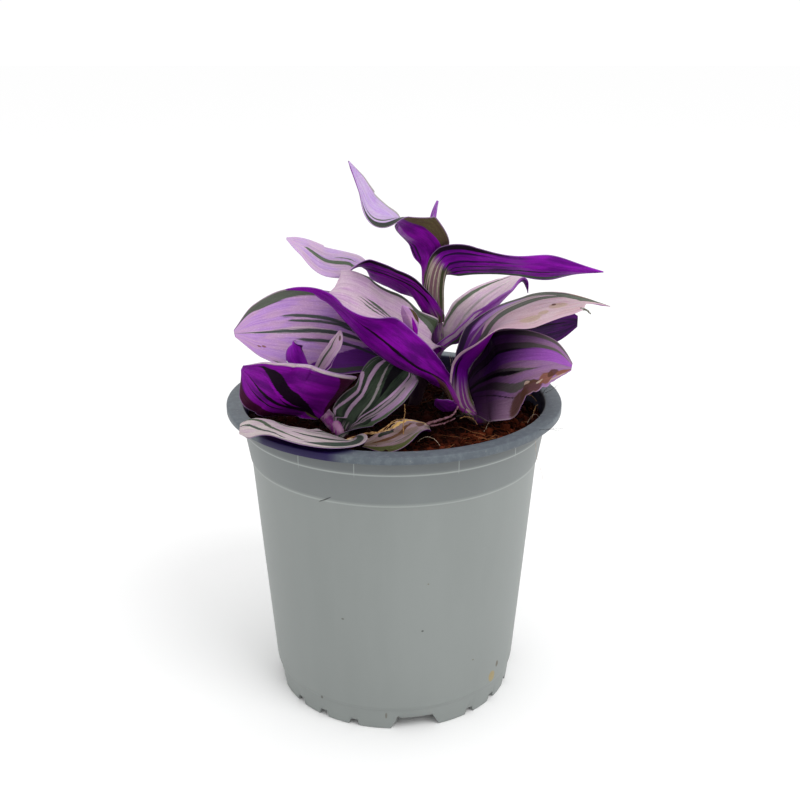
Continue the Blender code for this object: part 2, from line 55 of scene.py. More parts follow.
# --- the plant's form
# x, y, z of the midrib, half width, roll and fold in degrees, from the stem to the tip;
# a seventh number shifts the width across the midrib
LEAVES = {
    "top_left": [
        (11.8, 2.8, 155.6, 3, -55, 45), (12, 0, 164, 7.5, -20, 15),
        (4.5, -5.5, 170.5, 12.5, -20, 25), (0, -6.5, 175.5, 11, 0, 15),
        (-7.5, -10, 179.5, 9, 40, 5), (-11.5, -12.5, 188, 5, 50, 10),
        (-14.5, -15.5, 195.5, 0.5, 55, 10)],
    "top_right": [
        (14.7, 2.2, 155.4, 2.5, 55, 50), (19.2, 0.6, 158.3, 8.5, 50, 8),
        (30, -1.5, 159, 11.5, 35, 5), (41.5, -5, 159, 11, 30, 0), (53.5, -6.5, 158, 9, 40, 5),
        (63, -8, 158, 4.5, 35, 10), (71, -10, 158, 0.5, 30, 10)],
    "top_bud": [
        (12.7, 6, 156.3, 1.5, 80, 40), (12.9, 6.7, 164.7, 1.7, 80, 40),
        (13.5, 6.5, 170, 1.6, 80, 35), (14, 6.5, 175, 1.1, 80, 30),
        (15.2, 6.5, 179.5, 0.4, 80, 20)],
    "upper_left": [
        (8.8, 4, 141.6, 3, -30, 45), (5.7, 4.2, 148.3, 8, -40, 5), (-1, 5, 152.5, 10, -35, 0),
        (-8.5, 6, 155, 10, -35, 3), (-14.5, 7.8, 158, 8.8, 17, -12), (-24, 4, 159.5, 8.5, 30, -5),
        (-31.5, 2, 164.5, 5, 30, -5), (-37, 0.5, 167.5, 0.5, 40, -5)],
    "mid_left": [
        (15.6, -0.6, 128.6, 5, 56, 22, 0.3), (12.8, -2.6, 132, 7.6, 56, 8, 0.1),
        (6.6, -3.8, 136.7, 8.8, 40, 8, -0.1), (0.5, -5.5, 141.5, 12, 30, 5),
        (-8, -10, 148, 12, 35, 0), (-14.5, -12.5, 152, 10.6, 37, -10, 0.08),
        (-18.2, -13.4, 152.8, 8.2, 34, -12, 0.14), (-20.6, -12.7, 152.2, 4.8, 32, -8, 0.05),
        (-21.6, -11, 151.4, 0.5, 30, -5, 0)],
    "mid_right": [
        (19.4, 8.9, 124.5, 4, 0, 62), (24.4, 11, 128.2, 10, -8, 62),
        (30, 13.9, 132.2, 12.4, -6, 58), (36, 16.5, 137.9, 11.2, -10, 50),
        (42.5, 18, 144.6, 7.3, -10, 34), (47, 18.5, 148.5, 4, 10, 20), (49, 18, 144, 0.5, 35, 10)],
    "bud_centre": [
        (7.4, -14.4, 136.7, 1.6, -40, 40), (6, -17.2, 142, 3, -40, 30),
        (4.7, -18.5, 145.3, 2.6, -40, 20), (3, -19.5, 148.7, 0.5, -40, 10)],
    "far_left": [
        (7.4, 7.2, 118.8, 2.2, 20, 45), (3.4, 6.5, 122.8, 9, 40, 25), (-7, 5, 128, 12, 55, 15),
        (-21, 2, 132.5, 15, 65, 10), (-35.5, -0.5, 134.5, 15.5, 55, 10),
        (-48, -4, 135, 10.5, 50, 10), (-55.5, -7, 135.5, 1.5, 45, 5)],
    "front_left": [
        (20.2, -9.7, 115.1, 3, -85, 45), (15.6, -13, 119.9, 6.5, -60, 50),
        (6.5, -18.5, 127, 9.5, -55, 40), (-3.5, -24, 136.5, 10, -50, 30),
        (-12.5, -27, 144.5, 11.5, -20, 10), (-19.5, -29, 152, 8.5, -10, 0),
        (-26.5, -31.5, 156.5, 4, -20, 10), (-34.5, -31.5, 157, 0.5, -30, 0)],
    "right": [
        (22.9, -7.4, 117.1, 3, 15, 50), (26.4, -7.8, 124.3, 8.5, 0, 45),
        (31.5, -8.5, 131.5, 12, -10, 35), (36.5, -9, 140, 12.5, -5, 10),
        (46.5, -10, 145.5, 13.5, -10, -5), (58.5, -10.5, 148, 9.5, -10, -5),
        (67, -10, 147.5, 5.5, 0, 0), (74, -10, 146, 0.5, 10, -5)],
    "right_back": [
        (23.9, -5, 113.2, 2.5, 30, 40), (30, 3, 118.5, 7, 45, 30), (39, 11, 125.5, 10, 50, 20),
        (50, 16, 130, 12, 60, 10), (60.5, 18, 132, 9.5, 60, 0), (68, 19, 133, 2.5, 70, 0)],
    "right_low": [
        (27.4, -8.4, 113.3, 7, -62, 15, 0.25), (31.8, -10, 116.6, 12.5, -58, 10, 0.15),
        (37.5, -14, 122, 17, -55, 5), (46.5, -16.5, 126, 14.5, -40, 15),
        (54.5, -18.5, 128, 9, -40, 10), (60.5, -19, 127, 1.5, -45, 10)],
    "right_bud": [
        (21.8, -11.9, 109.9, 2, -30, 40), (18.9, -14.6, 110, 4, -50, 30),
        (16.5, -15.5, 112, 3.5, -50, 20), (14.5, -16, 114.5, 0.5, -50, 10)],
    "left_cup": [
        (-24.6, -20.8, 110.4, 9, -58, 5, -0.72), (-26.8, -24.3, 114.2, 12.3, -51, 6, -0.42),
        (-33.6, -27.2, 117.2, 13.2, -60, 18, -0.12), (-40, -30, 120.9, 13.3, -67, 15, 0),
        (-46.5, -29.6, 126, 9.5, -80, 0, 0), (-50.3, -27.8, 129.6, 1.5, -75, 0, 0)],
    "left_bud": [
        (-29.8, -13.3, 122.7, 2.5, -55, 55), (-31.9, -15.9, 127.8, 5, -75, 45),
        (-33.5, -17.5, 132, 4, -65, 45), (-34, -17.5, 136, 1, -60, 30)],
    "left_young": [
        (-26.4, -11.1, 122.2, 2.5, -45, 50), (-22.5, -11.5, 127.4, 3.5, -70, 30),
        (-19.5, -13, 133, 3, -70, 25), (-18.5, -13, 138.5, 0.5, -65, 15)],
    "left_striped": [
        (-14.4, -20.2, 105.3, 2.6, -20, 45), (-13.3, -19, 108.2, 9, -30, 30),
        (-8.5, -15, 112, 9.5, -45, 35), (-3.5, -10.5, 116.5, 11.5, -40, 35),
        (2, -5.5, 121, 8.5, -35, 20), (4.5, -3, 123, 1, -40, 5)],
    "left_rim": [
        (-14.5, -35, 106, 3, -10, 35), (-18.5, -44.5, 110.5, 10.5, 0, 5),
        (-27.5, -48, 113.5, 9.5, -5, -5), (-36, -46.5, 115, 8.5, -10, -5),
        (-44, -43.5, 115, 6.5, 10, -10), (-50, -41.5, 113, 2, 40, 0)],
    "front_low": [
        (-10, -35, 104.5, 2, -15, 30), (-3, -35, 105, 7, -10, 10), (4, -29, 106, 8, 10, 15),
        (8.5, -21, 106, 5, -15, 10), (12, -17, 105.5, 0.5, -15, 5)],
}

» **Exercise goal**
Your task is to reproduce the whole listing exactly.

» **Written response**
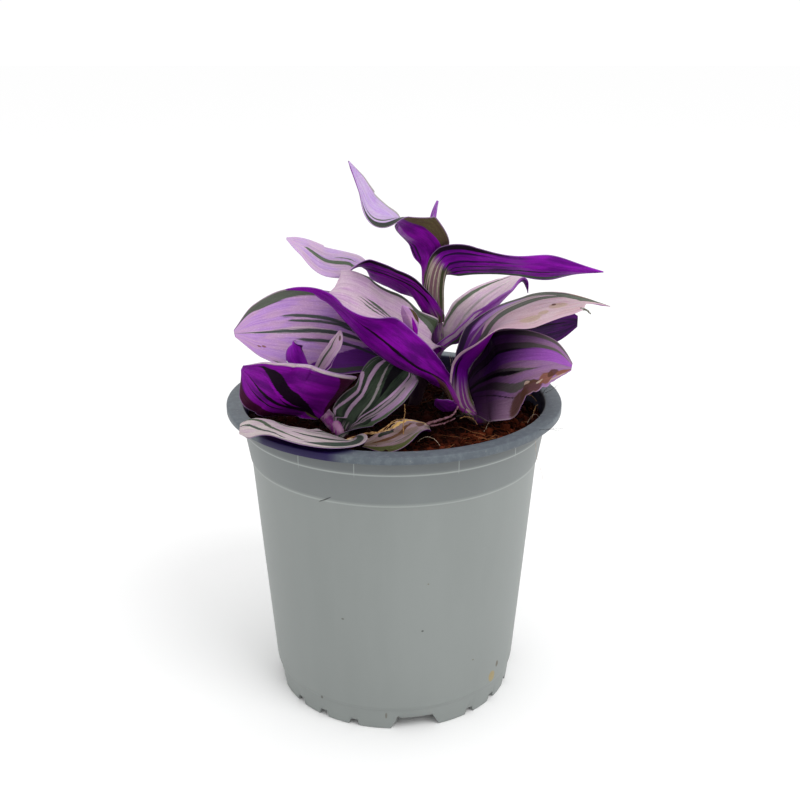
Continue the Blender code for this object: part 2, from line 55 of scene.py. More parts follow.
# --- the plant's form
# x, y, z of the midrib, half width, roll and fold in degrees, from the stem to the tip;
# a seventh number shifts the width across the midrib
LEAVES = {
    "top_left": [
        (11.8, 2.8, 155.6, 3, -55, 45), (12, 0, 164, 7.5, -20, 15),
        (4.5, -5.5, 170.5, 12.5, -20, 25), (0, -6.5, 175.5, 11, 0, 15),
        (-7.5, -10, 179.5, 9, 40, 5), (-11.5, -12.5, 188, 5, 50, 10),
        (-14.5, -15.5, 195.5, 0.5, 55, 10)],
    "top_right": [
        (14.7, 2.2, 155.4, 2.5, 55, 50), (19.2, 0.6, 158.3, 8.5, 50, 8),
        (30, -1.5, 159, 11.5, 35, 5), (41.5, -5, 159, 11, 30, 0), (53.5, -6.5, 158, 9, 40, 5),
        (63, -8, 158, 4.5, 35, 10), (71, -10, 158, 0.5, 30, 10)],
    "top_bud": [
        (12.7, 6, 156.3, 1.5, 80, 40), (12.9, 6.7, 164.7, 1.7, 80, 40),
        (13.5, 6.5, 170, 1.6, 80, 35), (14, 6.5, 175, 1.1, 80, 30),
        (15.2, 6.5, 179.5, 0.4, 80, 20)],
    "upper_left": [
        (8.8, 4, 141.6, 3, -30, 45), (5.7, 4.2, 148.3, 8, -40, 5), (-1, 5, 152.5, 10, -35, 0),
        (-8.5, 6, 155, 10, -35, 3), (-14.5, 7.8, 158, 8.8, 17, -12), (-24, 4, 159.5, 8.5, 30, -5),
        (-31.5, 2, 164.5, 5, 30, -5), (-37, 0.5, 167.5, 0.5, 40, -5)],
    "mid_left": [
        (15.6, -0.6, 128.6, 5, 56, 22, 0.3), (12.8, -2.6, 132, 7.6, 56, 8, 0.1),
        (6.6, -3.8, 136.7, 8.8, 40, 8, -0.1), (0.5, -5.5, 141.5, 12, 30, 5),
        (-8, -10, 148, 12, 35, 0), (-14.5, -12.5, 152, 10.6, 37, -10, 0.08),
        (-18.2, -13.4, 152.8, 8.2, 34, -12, 0.14), (-20.6, -12.7, 152.2, 4.8, 32, -8, 0.05),
        (-21.6, -11, 151.4, 0.5, 30, -5, 0)],
    "mid_right": [
        (19.4, 8.9, 124.5, 4, 0, 62), (24.4, 11, 128.2, 10, -8, 62),
        (30, 13.9, 132.2, 12.4, -6, 58), (36, 16.5, 137.9, 11.2, -10, 50),
        (42.5, 18, 144.6, 7.3, -10, 34), (47, 18.5, 148.5, 4, 10, 20), (49, 18, 144, 0.5, 35, 10)],
    "bud_centre": [
        (7.4, -14.4, 136.7, 1.6, -40, 40), (6, -17.2, 142, 3, -40, 30),
        (4.7, -18.5, 145.3, 2.6, -40, 20), (3, -19.5, 148.7, 0.5, -40, 10)],
    "far_left": [
        (7.4, 7.2, 118.8, 2.2, 20, 45), (3.4, 6.5, 122.8, 9, 40, 25), (-7, 5, 128, 12, 55, 15),
        (-21, 2, 132.5, 15, 65, 10), (-35.5, -0.5, 134.5, 15.5, 55, 10),
        (-48, -4, 135, 10.5, 50, 10), (-55.5, -7, 135.5, 1.5, 45, 5)],
    "front_left": [
        (20.2, -9.7, 115.1, 3, -85, 45), (15.6, -13, 119.9, 6.5, -60, 50),
        (6.5, -18.5, 127, 9.5, -55, 40), (-3.5, -24, 136.5, 10, -50, 30),
        (-12.5, -27, 144.5, 11.5, -20, 10), (-19.5, -29, 152, 8.5, -10, 0),
        (-26.5, -31.5, 156.5, 4, -20, 10), (-34.5, -31.5, 157, 0.5, -30, 0)],
    "right": [
        (22.9, -7.4, 117.1, 3, 15, 50), (26.4, -7.8, 124.3, 8.5, 0, 45),
        (31.5, -8.5, 131.5, 12, -10, 35), (36.5, -9, 140, 12.5, -5, 10),
        (46.5, -10, 145.5, 13.5, -10, -5), (58.5, -10.5, 148, 9.5, -10, -5),
        (67, -10, 147.5, 5.5, 0, 0), (74, -10, 146, 0.5, 10, -5)],
    "right_back": [
        (23.9, -5, 113.2, 2.5, 30, 40), (30, 3, 118.5, 7, 45, 30), (39, 11, 125.5, 10, 50, 20),
        (50, 16, 130, 12, 60, 10), (60.5, 18, 132, 9.5, 60, 0), (68, 19, 133, 2.5, 70, 0)],
    "right_low": [
        (27.4, -8.4, 113.3, 7, -62, 15, 0.25), (31.8, -10, 116.6, 12.5, -58, 10, 0.15),
        (37.5, -14, 122, 17, -55, 5), (46.5, -16.5, 126, 14.5, -40, 15),
        (54.5, -18.5, 128, 9, -40, 10), (60.5, -19, 127, 1.5, -45, 10)],
    "right_bud": [
        (21.8, -11.9, 109.9, 2, -30, 40), (18.9, -14.6, 110, 4, -50, 30),
        (16.5, -15.5, 112, 3.5, -50, 20), (14.5, -16, 114.5, 0.5, -50, 10)],
    "left_cup": [
        (-24.6, -20.8, 110.4, 9, -58, 5, -0.72), (-26.8, -24.3, 114.2, 12.3, -51, 6, -0.42),
        (-33.6, -27.2, 117.2, 13.2, -60, 18, -0.12), (-40, -30, 120.9, 13.3, -67, 15, 0),
        (-46.5, -29.6, 126, 9.5, -80, 0, 0), (-50.3, -27.8, 129.6, 1.5, -75, 0, 0)],
    "left_bud": [
        (-29.8, -13.3, 122.7, 2.5, -55, 55), (-31.9, -15.9, 127.8, 5, -75, 45),
        (-33.5, -17.5, 132, 4, -65, 45), (-34, -17.5, 136, 1, -60, 30)],
    "left_young": [
        (-26.4, -11.1, 122.2, 2.5, -45, 50), (-22.5, -11.5, 127.4, 3.5, -70, 30),
        (-19.5, -13, 133, 3, -70, 25), (-18.5, -13, 138.5, 0.5, -65, 15)],
    "left_striped": [
        (-14.4, -20.2, 105.3, 2.6, -20, 45), (-13.3, -19, 108.2, 9, -30, 30),
        (-8.5, -15, 112, 9.5, -45, 35), (-3.5, -10.5, 116.5, 11.5, -40, 35),
        (2, -5.5, 121, 8.5, -35, 20), (4.5, -3, 123, 1, -40, 5)],
    "left_rim": [
        (-14.5, -35, 106, 3, -10, 35), (-18.5, -44.5, 110.5, 10.5, 0, 5),
        (-27.5, -48, 113.5, 9.5, -5, -5), (-36, -46.5, 115, 8.5, -10, -5),
        (-44, -43.5, 115, 6.5, 10, -10), (-50, -41.5, 113, 2, 40, 0)],
    "front_low": [
        (-10, -35, 104.5, 2, -15, 30), (-3, -35, 105, 7, -10, 10), (4, -29, 106, 8, 10, 15),
        (8.5, -21, 106, 5, -15, 10), (12, -17, 105.5, 0.5, -15, 5)],
}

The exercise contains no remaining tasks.